GALVANIZING THE MOVEMENT FOR GIRLS’ RIGHTS

The prize is tantalizingly within reach, yet progress is slow. Governments prevaricate while social and economic trends deepen the inequalities we seek to overcome. So we need to give pace and vigor to the global response if we are to hope to achieve our ambitions by 2030. What’s more, the changing political landscape across the world is putting human rights under threat. Global trends towards populism, nationalism, and authoritarianism do not simply make the task of extending justice and equality ever harder; they threaten to sweep away hard-won progress already made.  In the face of these challenges, we need concerted action, delivered with new urgency.

Organizations like Plan International have a crucial role to play. They are ideally placed to help unlock the power of girls and young women, providing them with a platform, as well as the tools they need.  By working together, we can harness the power of technology to help activists connect and, through collaborations like Equal Measures 2030, we can put into the hands of activists the data and evidence they need to campaign.

But NGOs can also link these local campaigns into a global framework, bringing institutional power to bear on governments and their agencies. We can ensure that the voices, ideas, and power of girls are amplified at the community, national and the global level. A successful movement needs to be connected, both between countries and also between the grass roots and the international institutions that shape the direction of policy and the provision of resources. Increasingly, NGOs will have to develop the capacity to play a more open, collaborative role, acting as a convener in a wider movement for deep-rooted transformation. And to do so, we will have to change.

SUPPORTING THE CHANGE MAKERS

Around the world, Plan International and others are already making that change. We are actively supporting girls and young women to find their voices. Our experience shows what can happen when girls are given the tools and confidence to take their message to decision-makers themselves.

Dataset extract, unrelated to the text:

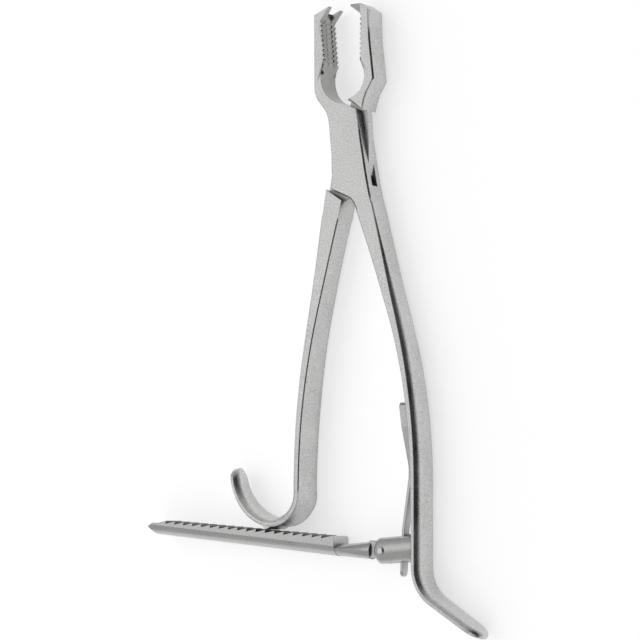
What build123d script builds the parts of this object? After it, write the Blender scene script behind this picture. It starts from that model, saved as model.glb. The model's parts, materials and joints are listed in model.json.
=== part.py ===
from build123d import *

import os
from math import cos, exp, radians, sin, sqrt

# Bone holding forceps lying flat: jaws towards +Y, handles towards -Y, the box pin along Z.
# Everything is drawn about the box pin, at the middle of the thickness, and moved at the end so that
# the origin is under the middle of the whole instrument, on the surface that it rests on.
# The jaws stand as far open as the photograph shows them.

# Box joint
box_thickness = 14.5
tongue_thickness = 5.2
slide_clearance = 0.08
pin_radius = 3.0
pin_clearance = 0.05
edge_bevel = 0.85

# Travel from the shown pose until the jaws close, in degrees
closing_travel = 9.5

# Jaws
throat_height = 49.8
face_length = 23.8
jaw_opening = 21.7
left_face_lean = 4.6
right_face_lean = 0.7
row_pitch = 2.65
row_width = 2.1
row_depth = 0.9
groove_width = 1.5
groove_depth = 0.9
groove_offset = 2.8
prong_rise = 6.1
prong_overhang = 4.9
jaw_back = 5.1
notch_mouth = 9.2
notch_floor = 5.8
tooth_rise = 7.3
tooth_overhang = 9.6
tooth_root_height = 5.6
tooth_tip_width = 2.0
tooth_tip_height = 1.0
tooth_side_margin = 0.35
tooth_sink = 0.3

# Handles: straight necks, long bows, upright grips, then the hook on the left and the tail on the right
handle_length = 206.8
neck_thickness = 10.4
grip_thickness = 4.4
thickness_fade = 60.0
grip_depth = 18.8
grip_crown = 2.7
grip_crown_depth = 3.8
crown_growth = 160.0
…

In Malawi, for example, Plan International supported young people to secure a historic constitutional amendment to end child marriage. Malawi has one of the highest rates of child marriage in the world, with almost half of girls married by the age of 18. It’s one of the central issues influencing the high levels of inequality in school participation rates between girls and boys.

So Plan International Malawi helped young people to lead a campaign to amend the constitution. We worked with a group of girls and young women to provide them with skills in advocacy, communication, and lobbying to champion their rights. These skills were deployed to organize a solidarity march, a petition, and ultimately meetings with government ministers.

The young people continued to lobby and to present evidence to decision makers. They held a series of meetings with an independent constitutional lawyer, the Leader of Opposition in Parliament, the Speaker of Parliament, and with the head of the Malawi Law Commission in order to better understand the processes through which a constitutional amendment could take place. A youth forum brought together 200 young people to discuss the plight of girls in Malawi and, together, they came up with a number of petitions, which were presented to the First Lady at a National Girls’ Conference.

The efforts paid off. The young activists secured a historic constitutional amendment to end child marriage and on 14 February, the Malawian Parliament removed the legal loophole which allowed children between 15 and 18 to marry. Memory Banda, one of the young people who led the campaign, says: “When my little sister was just eleven, she was forced to marry the man who got her pregnant. At the time, I was young, and thought this was normal. But I quickly realized the devastating impact it had on her when she was further abused in marriage. Together as a team of young campaigners supported by Plan International, we worked with the government to amend the constitution of our country to help end child marriage – once and for all.”

The confidence and capability of Memory and her fellow activists have grown over the two and a half years of the campaign. This has drawn in others, eager to change the future for themselves and their peers. The challenge is to link these activists with other young women and girls, and to harness their power to create an irresistible movement for change. Already we are seeing initiatives like Deliver for Good, which are mobilizing new alliances to push for concrete action on the global goals, both at the international and the country level, connecting grassroots action with formal, institutional decision-making. But we need to see more of this kind of collaboration if the movement for girls’ rights is to achieve the lasting change we need.

GIRLS DRIVING GLOBAL CHANGE

Real change doesn’t come at the stroke of a pen. No ministerial statement, no matter how strongly worded, can erase the deep injustices faced by so many of the world’s poorest and most marginalized people. That kind of deep-rooted transformation only comes about as a result of the irresistible pressure of a broad-based movement that crosses borders and boundaries; a movement that involves people at every level and in every walk of life, that is embedded in homes and classrooms, in local institutions and global corporations. Most importantly, girls themselves have to be encouraged to step forward, to embrace leadership opportunities or simply to realize their own power as individuals and as a group, as Memory Banda has done in Malawi. But those campaigns need to be brought together, their impact brought to bear at a global scale. That requires a united, open and dynamic movement.

The movement for girls’ rights is growing and becoming more powerful each year. Already, it stretches beyond any one sector, much less any single organization. It has led to the creation of ambitious global targets and to concrete improvements in the real lives of girls in some of the poorest places on earth. But the scale of the challenge that remains dwarfs our achievements so far. As the movement rises to that challenge, our role as NGOs will be to work together to narrow the gap between the global and the local, by supporting young women and girls to become global change agents themselves. That means we need to learn different models of leadership. We need to be prepared to let go of some of the control we sometimes seek to hold on to a little too firmly. Instead of battling for our own place within the movement for girls and young women, we should focus our energies on becoming the platform on which they can stand.